PROBLEM DESCRIPTION:
Please output the data below exactly as given, starting at its first line and stopping after the line that contains "dress(cast_coat, POST_PIECES +".

DATA PROVIDED:
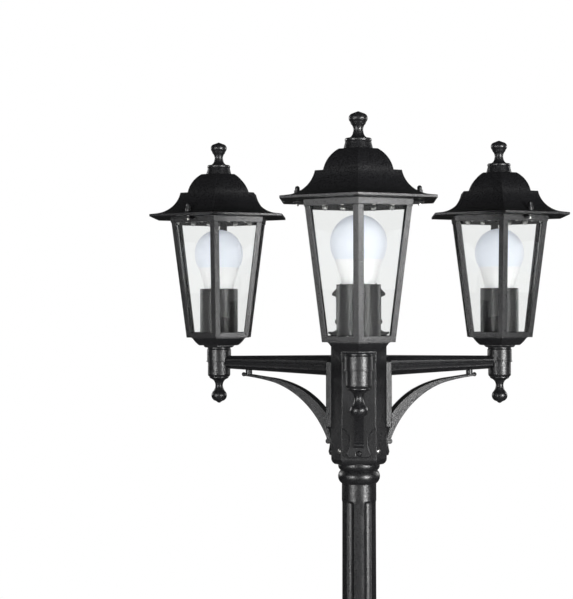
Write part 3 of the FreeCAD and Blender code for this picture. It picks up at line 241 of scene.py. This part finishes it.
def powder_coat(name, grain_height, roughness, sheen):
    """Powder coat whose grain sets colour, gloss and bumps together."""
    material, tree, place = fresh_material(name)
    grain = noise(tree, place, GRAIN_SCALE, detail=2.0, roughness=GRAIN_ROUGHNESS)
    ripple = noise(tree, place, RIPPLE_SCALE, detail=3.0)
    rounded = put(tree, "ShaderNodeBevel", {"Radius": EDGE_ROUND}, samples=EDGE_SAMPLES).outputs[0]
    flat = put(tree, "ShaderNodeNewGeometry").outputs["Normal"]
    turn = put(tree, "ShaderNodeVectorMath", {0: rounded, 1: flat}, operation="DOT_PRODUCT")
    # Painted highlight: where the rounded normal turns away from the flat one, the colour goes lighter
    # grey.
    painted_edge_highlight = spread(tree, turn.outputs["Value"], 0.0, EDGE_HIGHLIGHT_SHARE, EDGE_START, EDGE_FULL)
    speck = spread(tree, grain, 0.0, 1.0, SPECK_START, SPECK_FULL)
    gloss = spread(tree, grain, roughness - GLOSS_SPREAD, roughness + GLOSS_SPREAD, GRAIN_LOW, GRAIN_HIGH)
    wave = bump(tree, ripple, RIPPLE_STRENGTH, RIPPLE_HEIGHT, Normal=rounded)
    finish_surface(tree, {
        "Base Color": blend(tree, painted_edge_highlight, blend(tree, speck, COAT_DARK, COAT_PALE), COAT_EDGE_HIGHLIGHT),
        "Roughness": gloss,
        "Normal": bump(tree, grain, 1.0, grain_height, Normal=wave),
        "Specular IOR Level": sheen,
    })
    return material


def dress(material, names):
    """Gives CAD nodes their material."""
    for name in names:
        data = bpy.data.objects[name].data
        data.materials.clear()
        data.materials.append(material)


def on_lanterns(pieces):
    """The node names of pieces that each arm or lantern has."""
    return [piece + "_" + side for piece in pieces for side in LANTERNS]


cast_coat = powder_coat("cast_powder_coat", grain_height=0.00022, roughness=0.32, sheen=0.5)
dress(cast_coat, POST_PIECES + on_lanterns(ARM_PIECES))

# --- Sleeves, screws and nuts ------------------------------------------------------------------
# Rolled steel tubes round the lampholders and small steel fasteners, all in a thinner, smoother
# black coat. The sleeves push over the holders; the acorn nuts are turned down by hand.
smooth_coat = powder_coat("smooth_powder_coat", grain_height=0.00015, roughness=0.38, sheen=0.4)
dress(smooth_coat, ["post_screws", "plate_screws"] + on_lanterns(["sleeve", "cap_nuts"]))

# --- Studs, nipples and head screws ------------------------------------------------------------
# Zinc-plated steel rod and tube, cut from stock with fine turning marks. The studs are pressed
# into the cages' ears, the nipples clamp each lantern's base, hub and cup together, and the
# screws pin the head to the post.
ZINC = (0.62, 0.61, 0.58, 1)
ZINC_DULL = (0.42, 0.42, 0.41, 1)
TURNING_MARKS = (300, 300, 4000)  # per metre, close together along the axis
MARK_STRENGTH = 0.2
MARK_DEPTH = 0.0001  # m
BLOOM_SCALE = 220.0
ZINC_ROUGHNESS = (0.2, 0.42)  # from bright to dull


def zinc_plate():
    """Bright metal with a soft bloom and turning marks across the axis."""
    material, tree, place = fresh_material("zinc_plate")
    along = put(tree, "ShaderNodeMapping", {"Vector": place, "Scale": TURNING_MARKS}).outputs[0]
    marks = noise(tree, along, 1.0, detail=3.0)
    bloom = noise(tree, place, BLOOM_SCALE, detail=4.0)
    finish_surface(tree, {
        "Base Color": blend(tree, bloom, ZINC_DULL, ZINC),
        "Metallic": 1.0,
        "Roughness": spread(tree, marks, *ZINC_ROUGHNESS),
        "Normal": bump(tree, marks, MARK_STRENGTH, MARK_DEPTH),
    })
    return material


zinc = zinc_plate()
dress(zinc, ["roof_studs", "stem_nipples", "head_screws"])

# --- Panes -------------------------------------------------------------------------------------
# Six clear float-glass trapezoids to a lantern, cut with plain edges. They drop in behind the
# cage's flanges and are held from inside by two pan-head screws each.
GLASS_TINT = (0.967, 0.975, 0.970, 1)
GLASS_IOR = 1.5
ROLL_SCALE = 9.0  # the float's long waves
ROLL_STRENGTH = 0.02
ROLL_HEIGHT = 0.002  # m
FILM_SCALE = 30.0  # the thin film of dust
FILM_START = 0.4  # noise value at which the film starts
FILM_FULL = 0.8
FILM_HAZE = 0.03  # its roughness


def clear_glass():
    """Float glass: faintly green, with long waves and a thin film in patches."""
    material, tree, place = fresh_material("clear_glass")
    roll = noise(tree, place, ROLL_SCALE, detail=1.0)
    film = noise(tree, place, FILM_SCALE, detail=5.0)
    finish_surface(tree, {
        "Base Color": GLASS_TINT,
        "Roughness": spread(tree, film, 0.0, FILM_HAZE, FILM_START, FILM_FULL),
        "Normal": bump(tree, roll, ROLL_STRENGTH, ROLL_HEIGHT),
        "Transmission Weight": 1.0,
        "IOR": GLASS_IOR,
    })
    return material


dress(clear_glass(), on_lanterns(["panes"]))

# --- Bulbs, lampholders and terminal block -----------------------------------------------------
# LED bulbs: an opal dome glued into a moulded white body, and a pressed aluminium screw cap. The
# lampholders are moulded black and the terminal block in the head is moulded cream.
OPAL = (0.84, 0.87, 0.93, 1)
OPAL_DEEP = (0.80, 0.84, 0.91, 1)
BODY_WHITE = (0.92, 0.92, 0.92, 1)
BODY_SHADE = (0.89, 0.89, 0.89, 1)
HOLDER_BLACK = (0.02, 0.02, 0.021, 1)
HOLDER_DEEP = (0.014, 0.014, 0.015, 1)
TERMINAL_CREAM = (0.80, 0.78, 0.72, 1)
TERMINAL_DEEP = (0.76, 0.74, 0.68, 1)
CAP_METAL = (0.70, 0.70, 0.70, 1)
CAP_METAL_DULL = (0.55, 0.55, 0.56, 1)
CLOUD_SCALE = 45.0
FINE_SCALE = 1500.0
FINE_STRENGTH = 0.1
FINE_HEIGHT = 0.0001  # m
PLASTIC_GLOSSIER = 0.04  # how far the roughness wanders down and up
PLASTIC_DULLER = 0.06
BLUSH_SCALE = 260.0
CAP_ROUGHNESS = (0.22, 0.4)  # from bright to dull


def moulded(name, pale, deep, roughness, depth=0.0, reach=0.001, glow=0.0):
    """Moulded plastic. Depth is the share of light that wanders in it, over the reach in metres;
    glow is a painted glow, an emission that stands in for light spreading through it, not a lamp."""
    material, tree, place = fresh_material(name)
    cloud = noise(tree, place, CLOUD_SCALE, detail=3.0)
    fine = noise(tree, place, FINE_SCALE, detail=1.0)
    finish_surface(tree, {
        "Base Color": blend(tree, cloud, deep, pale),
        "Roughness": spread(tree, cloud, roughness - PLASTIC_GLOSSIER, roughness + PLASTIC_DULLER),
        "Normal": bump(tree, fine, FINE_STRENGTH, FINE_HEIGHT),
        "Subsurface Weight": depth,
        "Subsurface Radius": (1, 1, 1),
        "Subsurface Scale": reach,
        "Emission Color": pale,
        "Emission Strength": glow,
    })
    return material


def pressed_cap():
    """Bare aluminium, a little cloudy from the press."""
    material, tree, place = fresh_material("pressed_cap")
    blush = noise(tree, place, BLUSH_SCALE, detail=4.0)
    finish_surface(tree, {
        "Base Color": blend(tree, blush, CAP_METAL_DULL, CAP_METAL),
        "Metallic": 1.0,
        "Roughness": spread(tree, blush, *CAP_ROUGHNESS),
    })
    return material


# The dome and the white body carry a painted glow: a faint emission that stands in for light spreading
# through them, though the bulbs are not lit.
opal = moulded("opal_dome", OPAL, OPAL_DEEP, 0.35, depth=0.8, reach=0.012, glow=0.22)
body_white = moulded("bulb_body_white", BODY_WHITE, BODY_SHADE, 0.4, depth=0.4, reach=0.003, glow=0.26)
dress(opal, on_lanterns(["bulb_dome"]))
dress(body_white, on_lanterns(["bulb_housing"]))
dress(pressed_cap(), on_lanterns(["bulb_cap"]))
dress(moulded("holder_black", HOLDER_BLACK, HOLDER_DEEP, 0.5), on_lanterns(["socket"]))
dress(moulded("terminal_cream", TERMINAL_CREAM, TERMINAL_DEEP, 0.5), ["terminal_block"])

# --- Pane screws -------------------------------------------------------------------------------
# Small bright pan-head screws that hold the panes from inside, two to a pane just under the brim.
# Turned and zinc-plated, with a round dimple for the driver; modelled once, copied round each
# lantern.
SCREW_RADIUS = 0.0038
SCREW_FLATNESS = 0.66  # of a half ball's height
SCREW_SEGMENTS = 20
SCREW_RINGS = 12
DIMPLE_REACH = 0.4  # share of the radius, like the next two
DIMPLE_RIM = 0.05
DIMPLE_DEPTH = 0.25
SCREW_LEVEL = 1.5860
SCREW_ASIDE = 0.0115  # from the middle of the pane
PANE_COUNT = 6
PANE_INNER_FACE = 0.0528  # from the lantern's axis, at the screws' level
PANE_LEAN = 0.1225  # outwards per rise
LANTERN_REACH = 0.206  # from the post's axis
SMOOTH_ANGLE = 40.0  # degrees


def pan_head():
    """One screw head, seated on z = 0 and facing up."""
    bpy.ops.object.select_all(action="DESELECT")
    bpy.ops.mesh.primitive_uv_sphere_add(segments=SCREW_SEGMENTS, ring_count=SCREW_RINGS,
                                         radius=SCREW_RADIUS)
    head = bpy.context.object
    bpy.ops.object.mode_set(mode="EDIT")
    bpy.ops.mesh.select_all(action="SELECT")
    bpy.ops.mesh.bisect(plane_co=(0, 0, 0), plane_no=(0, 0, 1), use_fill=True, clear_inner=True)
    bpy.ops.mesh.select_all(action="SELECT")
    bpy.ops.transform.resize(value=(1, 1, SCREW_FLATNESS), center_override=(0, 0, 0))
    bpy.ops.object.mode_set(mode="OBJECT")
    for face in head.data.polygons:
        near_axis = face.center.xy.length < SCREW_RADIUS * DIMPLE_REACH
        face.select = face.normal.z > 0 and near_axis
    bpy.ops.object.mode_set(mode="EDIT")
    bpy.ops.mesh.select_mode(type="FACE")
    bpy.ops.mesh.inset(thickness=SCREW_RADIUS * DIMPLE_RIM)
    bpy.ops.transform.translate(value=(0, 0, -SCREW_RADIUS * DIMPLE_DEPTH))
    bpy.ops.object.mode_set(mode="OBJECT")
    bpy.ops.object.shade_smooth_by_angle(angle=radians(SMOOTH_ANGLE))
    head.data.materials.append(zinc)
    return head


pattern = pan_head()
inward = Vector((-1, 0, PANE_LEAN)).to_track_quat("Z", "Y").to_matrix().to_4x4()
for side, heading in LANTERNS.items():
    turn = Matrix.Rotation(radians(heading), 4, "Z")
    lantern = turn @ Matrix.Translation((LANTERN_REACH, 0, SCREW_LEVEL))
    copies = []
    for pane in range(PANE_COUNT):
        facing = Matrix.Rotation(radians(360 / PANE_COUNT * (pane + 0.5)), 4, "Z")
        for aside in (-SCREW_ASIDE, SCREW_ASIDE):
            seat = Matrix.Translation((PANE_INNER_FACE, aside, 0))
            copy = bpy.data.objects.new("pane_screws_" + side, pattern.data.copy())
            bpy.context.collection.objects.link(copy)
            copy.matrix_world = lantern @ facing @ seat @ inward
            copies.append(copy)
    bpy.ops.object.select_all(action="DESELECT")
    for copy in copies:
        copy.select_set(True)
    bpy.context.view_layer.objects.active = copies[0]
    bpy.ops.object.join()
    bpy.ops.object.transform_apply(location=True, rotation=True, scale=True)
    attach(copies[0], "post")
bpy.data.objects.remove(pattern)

FINAL RESULT:
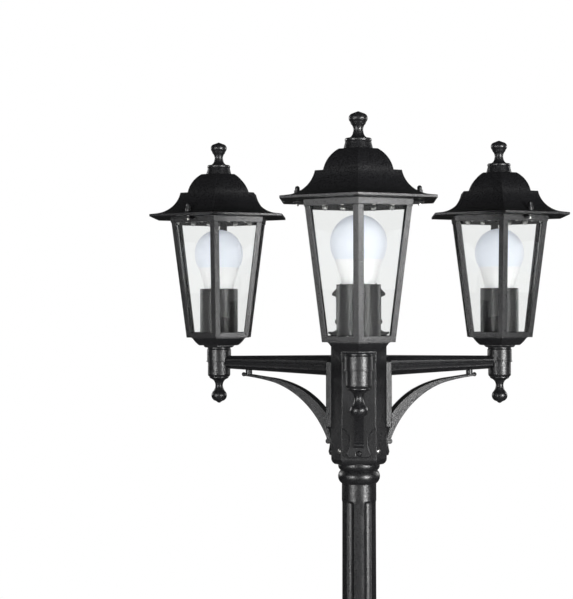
Write part 3 of the FreeCAD and Blender code for this picture. It picks up at line 241 of scene.py. This part finishes it.
def powder_coat(name, grain_height, roughness, sheen):
    """Powder coat whose grain sets colour, gloss and bumps together."""
    material, tree, place = fresh_material(name)
    grain = noise(tree, place, GRAIN_SCALE, detail=2.0, roughness=GRAIN_ROUGHNESS)
    ripple = noise(tree, place, RIPPLE_SCALE, detail=3.0)
    rounded = put(tree, "ShaderNodeBevel", {"Radius": EDGE_ROUND}, samples=EDGE_SAMPLES).outputs[0]
    flat = put(tree, "ShaderNodeNewGeometry").outputs["Normal"]
    turn = put(tree, "ShaderNodeVectorMath", {0: rounded, 1: flat}, operation="DOT_PRODUCT")
    # Painted highlight: where the rounded normal turns away from the flat one, the colour goes lighter
    # grey.
    painted_edge_highlight = spread(tree, turn.outputs["Value"], 0.0, EDGE_HIGHLIGHT_SHARE, EDGE_START, EDGE_FULL)
    speck = spread(tree, grain, 0.0, 1.0, SPECK_START, SPECK_FULL)
    gloss = spread(tree, grain, roughness - GLOSS_SPREAD, roughness + GLOSS_SPREAD, GRAIN_LOW, GRAIN_HIGH)
    wave = bump(tree, ripple, RIPPLE_STRENGTH, RIPPLE_HEIGHT, Normal=rounded)
    finish_surface(tree, {
        "Base Color": blend(tree, painted_edge_highlight, blend(tree, speck, COAT_DARK, COAT_PALE), COAT_EDGE_HIGHLIGHT),
        "Roughness": gloss,
        "Normal": bump(tree, grain, 1.0, grain_height, Normal=wave),
        "Specular IOR Level": sheen,
    })
    return material


def dress(material, names):
    """Gives CAD nodes their material."""
    for name in names:
        data = bpy.data.objects[name].data
        data.materials.clear()
        data.materials.append(material)


def on_lanterns(pieces):
    """The node names of pieces that each arm or lantern has."""
    return [piece + "_" + side for piece in pieces for side in LANTERNS]


cast_coat = powder_coat("cast_powder_coat", grain_height=0.00022, roughness=0.32, sheen=0.5)
dress(cast_coat, POST_PIECES + on_lanterns(ARM_PIECES))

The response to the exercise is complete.